Accessories are another decisive factor. Hue offers dimmer switches, motion sensors, outdoor lighting, gradient products, wall modules, and button remotes that all work together neatly. Govee's catalogue is broad in decorative lighting, but thinner in core smart-home accessories.
Reliability and Long-Term Ownership
Philips Hue is boring in the best possible way. Once installed properly with a Hue Bridge, it tends to keep working for years with minimal fuss. If you are lighting hallways, kitchens, bedrooms, and exterior areas where reliability matters more than flashy colour tricks, Hue earns its premium.
Govee is reliable enough for many spaces, but it feels more like a consumer electronics brand than a home infrastructure brand. That is not an insult. It just means the products are best when used where experimentation and atmosphere matter most: media rooms, desks, shelves, bedrooms, and accent lighting.
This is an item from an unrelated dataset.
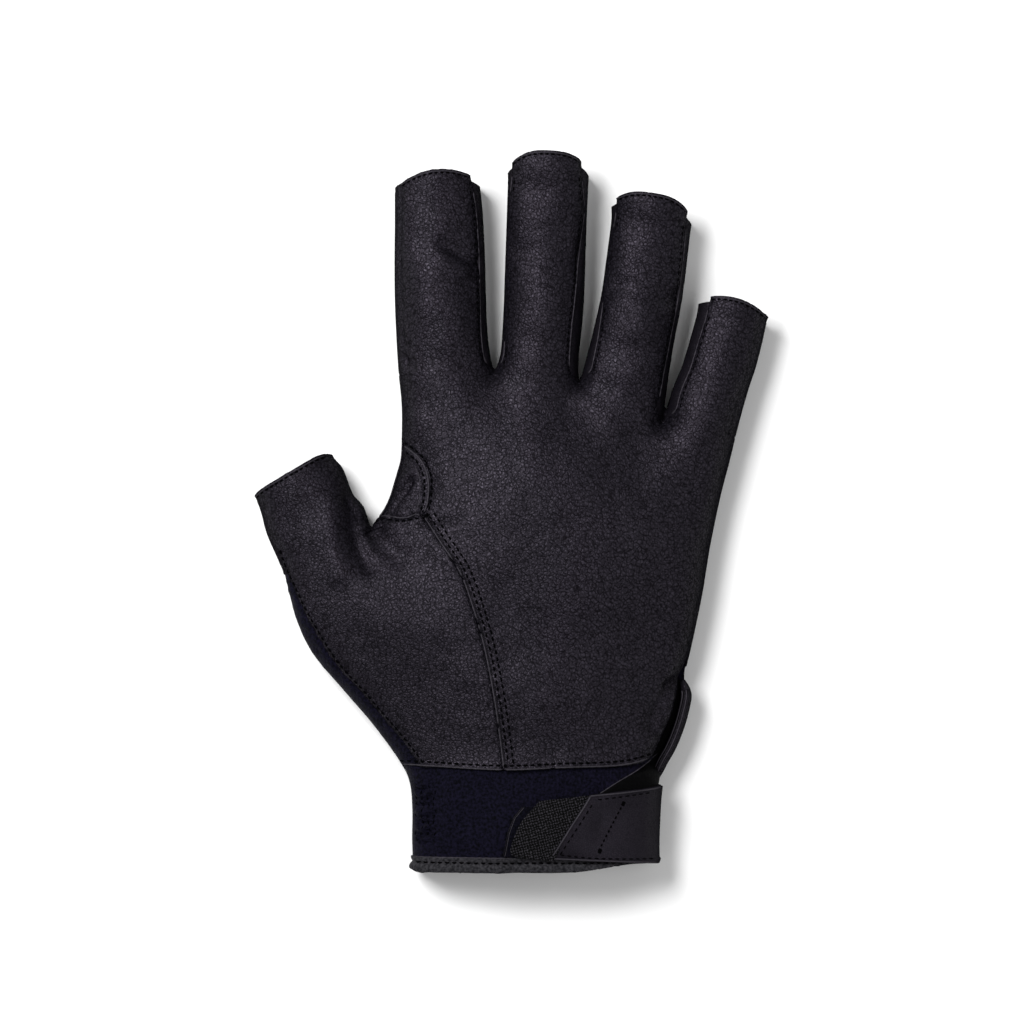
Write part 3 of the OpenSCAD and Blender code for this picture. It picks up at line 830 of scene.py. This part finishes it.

There is also a subtle difference in how each company approaches white light. Hue usually delivers better warm-to-cool whites, which matters if you use your smart lights as your main illumination rather than decorative colour accents. Govee is excellent at party colours; Hue is stronger as everyday lighting.
Who Should Buy Which?
Buy Govee if…
- You want the most dramatic colour effects for the least money
- You are building a gaming room, cinema room, desk setup, or feature wall
- You do not need perfect accessory support
- You are happy to check compatibility product by product
Buy Philips Hue if…
- You want the most polished and dependable smart lighting ecosystem
- You use Home Assistant, Apple Home, or complex automations heavily
- You care about accessories like motion sensors and remotes
- You are lighting an entire home rather than just a single room
Final Recommendation
For pure value, Govee is the easier recommendation in 2025. It gives most buyers everything they actually want: strong colours, fun effects, and much lower prices.
For the best complete smart lighting system, Philips Hue still wins. It remains the gold standard for ecosystem quality, reliability, and accessory depth. If your budget can absorb it, Hue is still the premium benchmark.